Practically, expect to demonstrate these competencies through artifacts: Terraform modules that are reusable and tested, pipeline definitions that produce reproducible builds, and Kubernetes manifests that follow policy and security constraints. Hands-on projects—like converting shell-based deploys into GitOps workflows—teach you how to design for failure and recovery.
Soft skills matter too. Communication with product and SRE teams, incident post-mortems, and clear runbooks amplify your impact. Combine those with technical depth in CI/CD and IaC and you become the person who not only deploys systems but improves how they are deployed.
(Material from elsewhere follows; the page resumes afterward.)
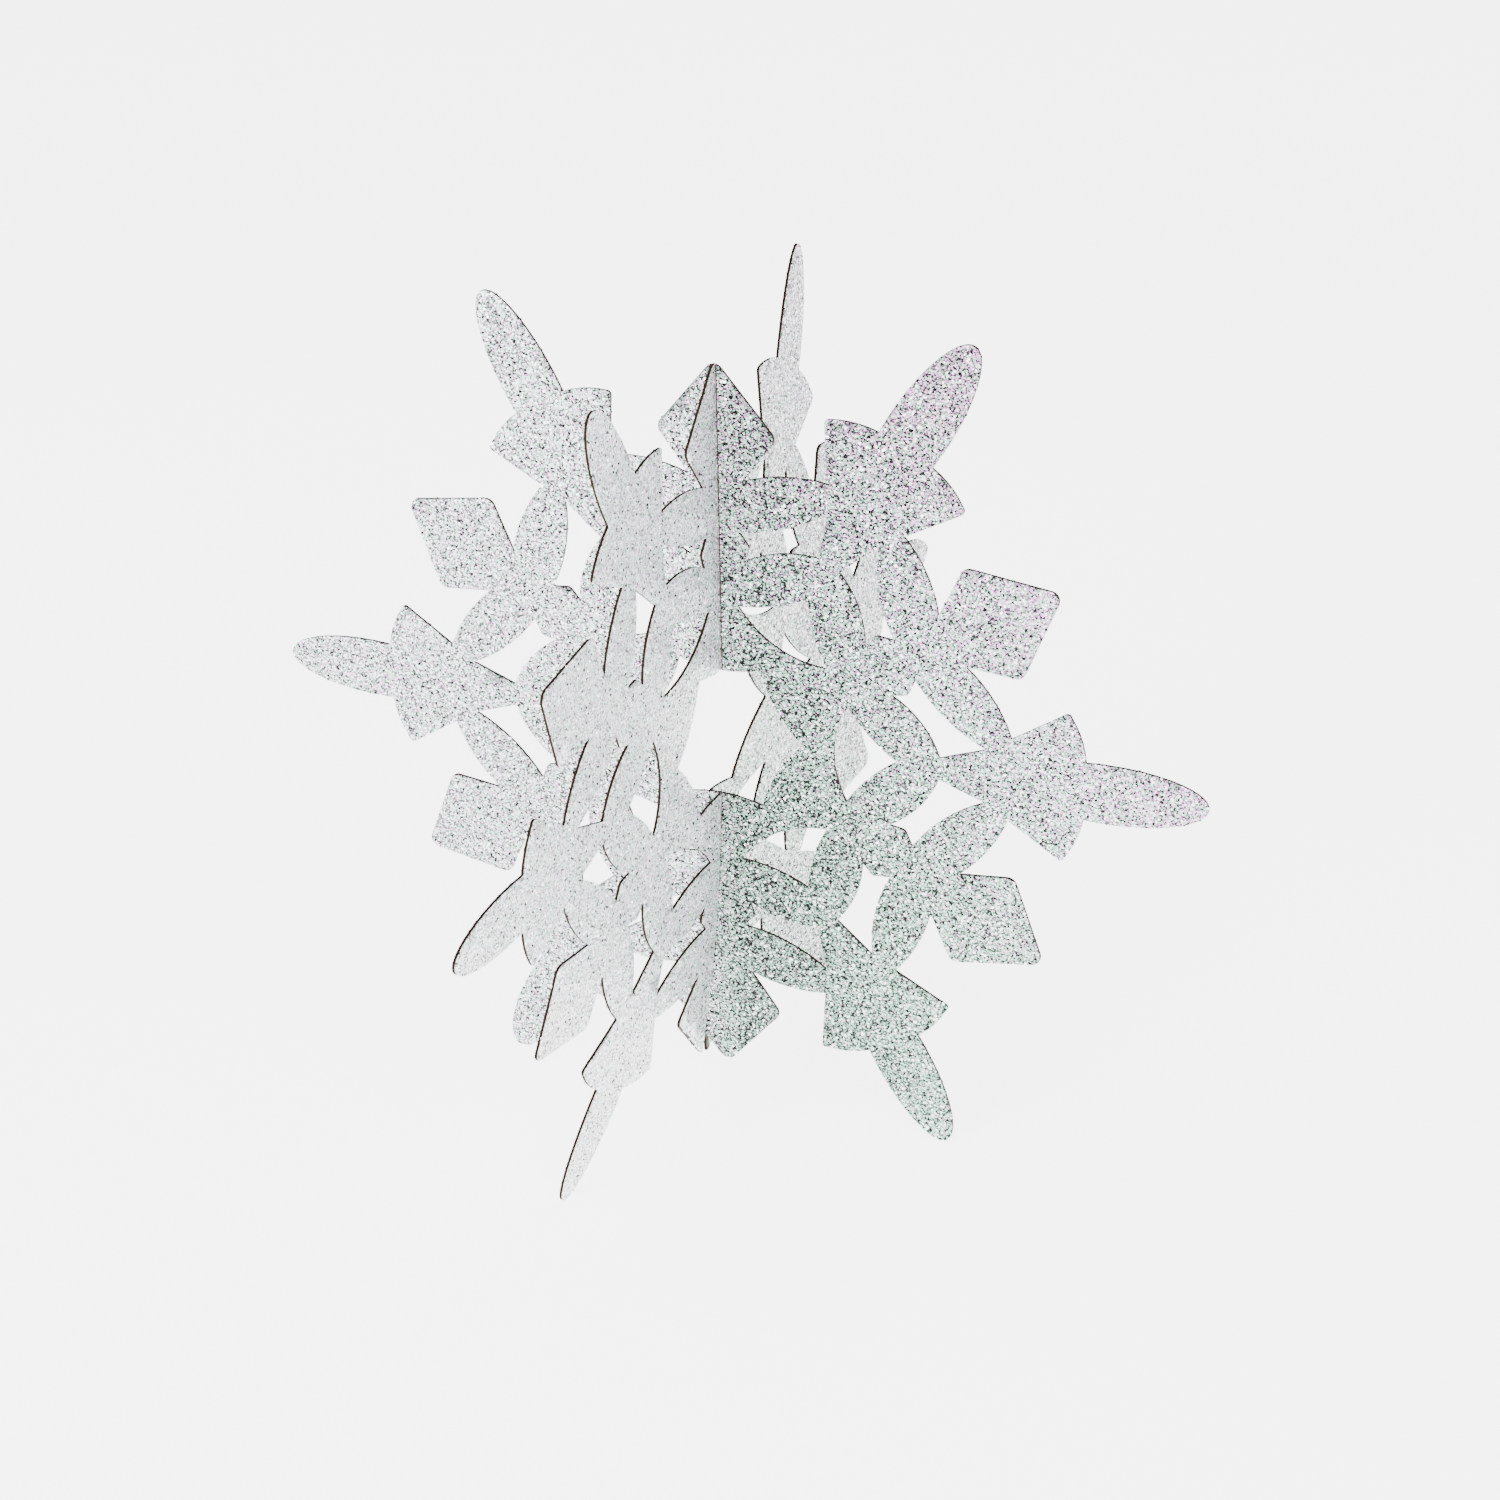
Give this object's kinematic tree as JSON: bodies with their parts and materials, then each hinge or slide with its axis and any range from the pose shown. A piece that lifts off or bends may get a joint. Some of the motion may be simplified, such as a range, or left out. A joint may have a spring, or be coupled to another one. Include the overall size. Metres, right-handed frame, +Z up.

Infrastructure-as-Code (IaC) & Terraform TDD
Infrastructure-as-code turns configuration into version-controlled, testable artifacts. Use declarative tools (Terraform, CloudFormation) to describe the desired state; then automate change via CI/CD. The crucial part is testing: Terraform TDD means you design tests and expectations first—validate modules with unit-like tests and integration tests that run against ephemeral environments.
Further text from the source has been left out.